U.S. agriculture addressed these challenges, and created a commodity market of “mature green” tomatoes. When the fruit gets to be the ideal size, but still totally green, it’s harvested by hand. This is key, because as long as the fruit is still green, it will stay green for quite some time. In nature, the plant would produce a natural substance to begin the ripening process. However, tomato scientists figured out that this process could be started artificially. Mature green tomatoes are typically stored in a refrigerated warehouse, and when the producer is ready to ship them, they often get treated with ethylene to start the ripening process.

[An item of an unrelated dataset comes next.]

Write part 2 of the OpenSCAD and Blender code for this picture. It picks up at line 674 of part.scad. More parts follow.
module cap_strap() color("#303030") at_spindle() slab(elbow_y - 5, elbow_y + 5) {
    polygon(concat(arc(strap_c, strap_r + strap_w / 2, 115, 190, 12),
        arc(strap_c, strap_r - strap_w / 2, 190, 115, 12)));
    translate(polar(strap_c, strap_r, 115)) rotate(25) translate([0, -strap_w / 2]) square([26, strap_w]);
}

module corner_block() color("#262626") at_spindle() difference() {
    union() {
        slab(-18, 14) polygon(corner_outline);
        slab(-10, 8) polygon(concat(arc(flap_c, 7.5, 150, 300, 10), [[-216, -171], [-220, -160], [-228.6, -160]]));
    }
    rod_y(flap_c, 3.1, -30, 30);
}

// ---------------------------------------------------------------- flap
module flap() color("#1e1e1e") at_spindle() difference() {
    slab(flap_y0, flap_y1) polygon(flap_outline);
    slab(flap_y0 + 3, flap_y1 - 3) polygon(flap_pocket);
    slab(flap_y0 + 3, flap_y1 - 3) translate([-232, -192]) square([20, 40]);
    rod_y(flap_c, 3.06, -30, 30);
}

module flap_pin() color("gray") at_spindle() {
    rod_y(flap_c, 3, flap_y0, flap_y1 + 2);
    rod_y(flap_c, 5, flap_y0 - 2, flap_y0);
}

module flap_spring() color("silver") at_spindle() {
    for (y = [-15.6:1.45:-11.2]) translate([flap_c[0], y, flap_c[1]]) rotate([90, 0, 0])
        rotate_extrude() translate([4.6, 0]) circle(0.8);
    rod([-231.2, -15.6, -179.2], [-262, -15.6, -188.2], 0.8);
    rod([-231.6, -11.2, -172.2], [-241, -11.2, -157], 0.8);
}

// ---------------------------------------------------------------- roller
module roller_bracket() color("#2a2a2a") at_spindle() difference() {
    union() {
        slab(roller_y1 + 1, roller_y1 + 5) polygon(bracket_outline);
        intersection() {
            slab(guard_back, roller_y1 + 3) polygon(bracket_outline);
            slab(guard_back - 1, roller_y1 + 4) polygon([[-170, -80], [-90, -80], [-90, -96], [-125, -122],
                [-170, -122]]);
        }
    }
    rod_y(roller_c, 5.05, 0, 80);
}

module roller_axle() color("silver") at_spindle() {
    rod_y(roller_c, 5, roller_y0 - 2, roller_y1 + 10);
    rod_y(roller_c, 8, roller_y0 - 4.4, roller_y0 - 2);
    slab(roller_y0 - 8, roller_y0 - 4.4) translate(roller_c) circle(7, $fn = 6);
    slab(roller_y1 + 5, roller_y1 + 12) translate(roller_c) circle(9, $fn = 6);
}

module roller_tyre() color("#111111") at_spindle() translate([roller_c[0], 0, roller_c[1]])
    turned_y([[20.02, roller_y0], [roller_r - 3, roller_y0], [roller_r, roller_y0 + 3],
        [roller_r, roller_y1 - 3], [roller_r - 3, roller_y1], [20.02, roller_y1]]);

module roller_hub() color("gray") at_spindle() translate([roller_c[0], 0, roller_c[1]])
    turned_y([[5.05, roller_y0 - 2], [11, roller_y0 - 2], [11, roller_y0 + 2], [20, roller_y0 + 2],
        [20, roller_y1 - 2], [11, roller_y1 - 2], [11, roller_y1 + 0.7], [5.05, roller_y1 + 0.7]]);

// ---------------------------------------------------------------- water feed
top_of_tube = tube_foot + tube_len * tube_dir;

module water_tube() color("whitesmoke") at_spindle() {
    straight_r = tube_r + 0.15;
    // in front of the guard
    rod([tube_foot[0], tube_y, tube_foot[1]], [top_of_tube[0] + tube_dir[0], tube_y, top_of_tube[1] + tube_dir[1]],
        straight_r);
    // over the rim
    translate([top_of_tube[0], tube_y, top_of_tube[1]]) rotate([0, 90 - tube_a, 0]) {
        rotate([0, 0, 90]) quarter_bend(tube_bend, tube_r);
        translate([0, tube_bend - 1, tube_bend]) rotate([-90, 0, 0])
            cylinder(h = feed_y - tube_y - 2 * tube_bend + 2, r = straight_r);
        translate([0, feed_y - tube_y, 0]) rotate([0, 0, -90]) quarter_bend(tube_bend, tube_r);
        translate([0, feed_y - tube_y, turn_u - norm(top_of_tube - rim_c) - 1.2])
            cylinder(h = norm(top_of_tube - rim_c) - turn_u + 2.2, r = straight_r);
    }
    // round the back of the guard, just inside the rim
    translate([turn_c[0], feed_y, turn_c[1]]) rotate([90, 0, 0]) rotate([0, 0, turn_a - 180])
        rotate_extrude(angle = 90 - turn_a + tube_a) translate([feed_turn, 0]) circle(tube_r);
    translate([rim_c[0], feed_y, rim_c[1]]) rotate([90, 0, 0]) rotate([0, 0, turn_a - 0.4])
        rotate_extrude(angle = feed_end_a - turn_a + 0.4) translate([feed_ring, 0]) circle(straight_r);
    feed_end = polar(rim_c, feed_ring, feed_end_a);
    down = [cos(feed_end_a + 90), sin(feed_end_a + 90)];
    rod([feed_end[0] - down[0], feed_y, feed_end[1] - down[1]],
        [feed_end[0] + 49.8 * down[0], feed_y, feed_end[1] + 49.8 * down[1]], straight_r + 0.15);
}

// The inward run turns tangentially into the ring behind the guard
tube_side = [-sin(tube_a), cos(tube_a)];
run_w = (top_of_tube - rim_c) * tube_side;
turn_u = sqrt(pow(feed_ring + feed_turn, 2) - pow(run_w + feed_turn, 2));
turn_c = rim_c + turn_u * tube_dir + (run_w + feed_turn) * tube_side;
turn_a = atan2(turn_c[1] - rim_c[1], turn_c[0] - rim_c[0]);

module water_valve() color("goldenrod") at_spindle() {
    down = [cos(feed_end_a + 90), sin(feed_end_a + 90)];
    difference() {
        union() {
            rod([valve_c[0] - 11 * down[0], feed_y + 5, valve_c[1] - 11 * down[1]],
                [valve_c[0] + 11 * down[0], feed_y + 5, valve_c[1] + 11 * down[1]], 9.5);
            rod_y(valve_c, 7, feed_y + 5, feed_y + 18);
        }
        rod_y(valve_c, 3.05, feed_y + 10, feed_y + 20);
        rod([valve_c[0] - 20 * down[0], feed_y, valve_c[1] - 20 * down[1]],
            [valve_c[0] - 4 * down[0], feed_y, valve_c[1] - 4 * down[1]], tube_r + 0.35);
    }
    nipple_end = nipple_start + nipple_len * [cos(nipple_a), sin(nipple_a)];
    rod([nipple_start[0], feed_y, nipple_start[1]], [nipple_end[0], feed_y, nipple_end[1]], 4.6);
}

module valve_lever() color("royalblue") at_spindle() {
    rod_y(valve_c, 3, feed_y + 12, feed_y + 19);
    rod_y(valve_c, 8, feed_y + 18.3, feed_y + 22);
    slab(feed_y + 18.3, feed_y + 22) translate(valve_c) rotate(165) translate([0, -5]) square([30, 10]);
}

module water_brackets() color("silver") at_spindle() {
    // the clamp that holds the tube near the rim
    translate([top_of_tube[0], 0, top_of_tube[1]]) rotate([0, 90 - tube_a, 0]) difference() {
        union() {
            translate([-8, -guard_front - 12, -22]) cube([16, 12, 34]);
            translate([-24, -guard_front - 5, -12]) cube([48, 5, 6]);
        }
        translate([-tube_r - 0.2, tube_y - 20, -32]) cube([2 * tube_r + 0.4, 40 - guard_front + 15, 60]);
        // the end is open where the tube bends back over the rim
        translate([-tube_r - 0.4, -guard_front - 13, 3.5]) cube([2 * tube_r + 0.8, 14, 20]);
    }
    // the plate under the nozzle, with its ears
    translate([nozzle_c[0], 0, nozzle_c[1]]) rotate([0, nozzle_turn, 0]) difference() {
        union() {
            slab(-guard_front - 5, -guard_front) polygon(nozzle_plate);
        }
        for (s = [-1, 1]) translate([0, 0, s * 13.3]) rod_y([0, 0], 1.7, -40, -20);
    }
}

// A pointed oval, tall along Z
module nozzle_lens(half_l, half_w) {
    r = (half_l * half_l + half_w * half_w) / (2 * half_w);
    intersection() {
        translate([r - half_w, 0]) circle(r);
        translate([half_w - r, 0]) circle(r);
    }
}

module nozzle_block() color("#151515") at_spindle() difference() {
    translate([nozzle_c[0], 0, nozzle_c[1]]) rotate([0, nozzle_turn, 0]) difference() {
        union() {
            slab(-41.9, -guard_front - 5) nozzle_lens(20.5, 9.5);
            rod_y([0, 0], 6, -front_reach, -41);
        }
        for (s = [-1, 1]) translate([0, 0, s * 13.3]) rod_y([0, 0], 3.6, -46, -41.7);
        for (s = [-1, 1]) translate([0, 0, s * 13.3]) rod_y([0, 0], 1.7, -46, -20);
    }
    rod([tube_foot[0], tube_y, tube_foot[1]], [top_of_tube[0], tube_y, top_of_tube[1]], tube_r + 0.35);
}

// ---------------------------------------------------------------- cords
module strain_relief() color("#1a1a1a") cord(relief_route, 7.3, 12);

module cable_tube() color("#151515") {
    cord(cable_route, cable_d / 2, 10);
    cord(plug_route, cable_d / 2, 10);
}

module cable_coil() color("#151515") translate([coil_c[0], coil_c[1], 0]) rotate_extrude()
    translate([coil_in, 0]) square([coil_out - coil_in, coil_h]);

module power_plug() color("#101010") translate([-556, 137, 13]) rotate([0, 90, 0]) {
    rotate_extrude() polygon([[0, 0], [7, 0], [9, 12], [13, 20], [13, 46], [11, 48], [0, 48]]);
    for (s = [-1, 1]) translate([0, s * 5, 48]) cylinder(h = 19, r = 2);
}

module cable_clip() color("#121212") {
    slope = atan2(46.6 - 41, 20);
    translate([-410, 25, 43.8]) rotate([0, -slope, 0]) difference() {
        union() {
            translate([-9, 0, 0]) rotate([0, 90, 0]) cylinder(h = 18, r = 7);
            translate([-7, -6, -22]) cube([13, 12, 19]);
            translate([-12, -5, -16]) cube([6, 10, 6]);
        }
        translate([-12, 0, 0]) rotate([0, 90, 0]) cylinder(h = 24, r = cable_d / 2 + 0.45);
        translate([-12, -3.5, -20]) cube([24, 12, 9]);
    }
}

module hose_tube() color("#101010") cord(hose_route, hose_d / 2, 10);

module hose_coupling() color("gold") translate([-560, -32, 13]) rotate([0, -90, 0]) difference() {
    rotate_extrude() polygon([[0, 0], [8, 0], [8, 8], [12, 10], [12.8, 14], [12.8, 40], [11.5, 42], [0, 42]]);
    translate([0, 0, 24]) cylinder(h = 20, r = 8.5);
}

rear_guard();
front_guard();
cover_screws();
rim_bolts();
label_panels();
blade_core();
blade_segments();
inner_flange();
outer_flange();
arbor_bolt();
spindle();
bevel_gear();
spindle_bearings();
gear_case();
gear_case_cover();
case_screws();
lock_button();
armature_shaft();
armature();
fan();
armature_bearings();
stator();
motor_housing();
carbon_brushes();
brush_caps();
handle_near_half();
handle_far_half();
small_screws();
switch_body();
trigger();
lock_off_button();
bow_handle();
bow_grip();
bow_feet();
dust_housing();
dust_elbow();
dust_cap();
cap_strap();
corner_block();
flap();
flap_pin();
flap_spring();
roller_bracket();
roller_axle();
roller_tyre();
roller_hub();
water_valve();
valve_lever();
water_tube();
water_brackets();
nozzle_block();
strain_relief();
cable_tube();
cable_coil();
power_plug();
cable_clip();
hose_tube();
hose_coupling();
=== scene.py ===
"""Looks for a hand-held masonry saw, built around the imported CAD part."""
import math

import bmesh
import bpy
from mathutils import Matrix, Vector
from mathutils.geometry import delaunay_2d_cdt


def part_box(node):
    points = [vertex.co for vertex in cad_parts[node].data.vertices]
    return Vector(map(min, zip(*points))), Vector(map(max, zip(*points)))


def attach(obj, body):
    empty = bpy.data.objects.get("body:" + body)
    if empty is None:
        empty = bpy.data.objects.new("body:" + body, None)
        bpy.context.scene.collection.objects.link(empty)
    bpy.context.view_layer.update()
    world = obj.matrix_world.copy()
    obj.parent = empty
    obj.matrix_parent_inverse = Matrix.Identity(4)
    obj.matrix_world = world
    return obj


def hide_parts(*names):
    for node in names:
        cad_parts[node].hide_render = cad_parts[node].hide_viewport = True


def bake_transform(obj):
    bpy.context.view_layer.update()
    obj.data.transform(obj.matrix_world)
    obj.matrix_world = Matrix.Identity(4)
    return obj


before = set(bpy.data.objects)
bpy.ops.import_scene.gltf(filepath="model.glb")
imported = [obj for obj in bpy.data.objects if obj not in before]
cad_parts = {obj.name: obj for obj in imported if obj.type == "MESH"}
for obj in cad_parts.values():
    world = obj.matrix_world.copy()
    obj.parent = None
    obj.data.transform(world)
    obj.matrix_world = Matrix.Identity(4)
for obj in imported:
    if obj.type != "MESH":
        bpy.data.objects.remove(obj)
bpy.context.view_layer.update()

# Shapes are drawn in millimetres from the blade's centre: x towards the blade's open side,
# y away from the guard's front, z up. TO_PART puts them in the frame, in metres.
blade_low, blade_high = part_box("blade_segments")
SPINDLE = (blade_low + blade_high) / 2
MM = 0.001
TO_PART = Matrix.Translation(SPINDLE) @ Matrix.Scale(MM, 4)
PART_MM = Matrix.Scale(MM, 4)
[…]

It’s all pretty cool stuff from a food science perspective, and a perfectly safe way to produce and ship millions of pounds of tomatoes all over North America. The problem is that the taste of these tomatoes tends to be sacrificed for durability.

Reinventing the red wheel

Wendy's Tomatoes

We thought there had to be a better way, particularly as we saw our customers’ expectations rising. In my Ohio grocery stores in the dead of winter, I can get clusters of delicious, deep red tomatoes still on the vine. Many of these, if you look closely, carry labels like “Hydroponic,” “Greenhouse-grown,” or “Hothouse grown.” Why, we wondered at Wendy’s, couldn’t we get some of these beauties into our restaurants? Could we bring the flavor of the garden to more than 6,000 Wendy’s every day? Could we improve the safety of the product and the people who harvest it by growing indoors? And wouldn’t that also bring other benefits like reducing the need for pesticides, and more sustainable land and water resource use?

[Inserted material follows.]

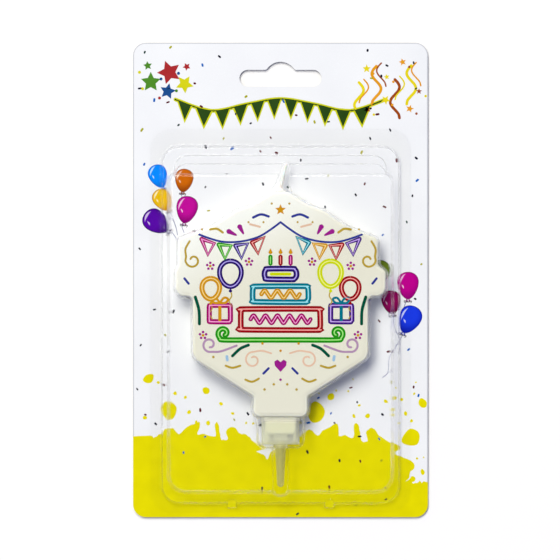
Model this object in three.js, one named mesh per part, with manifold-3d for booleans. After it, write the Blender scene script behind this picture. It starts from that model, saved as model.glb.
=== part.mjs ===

It wasn’t easy to do. We needed to supply thousands of restaurants in the U.S. and Canada with shipments twice a week, every week. They had to be the same size every time, look and taste consistently good whether they’re served in Washington state or Washington, DC, and meet our very strict standards for food safety and quality. But we think we’ve figured out a path to better tomatoes and the transition is rapidly underway. I’m eager to see the results – and hear from our customers what they think. Selfishly, I can’t wait to order a Dave’s Single® and not hold the tomato.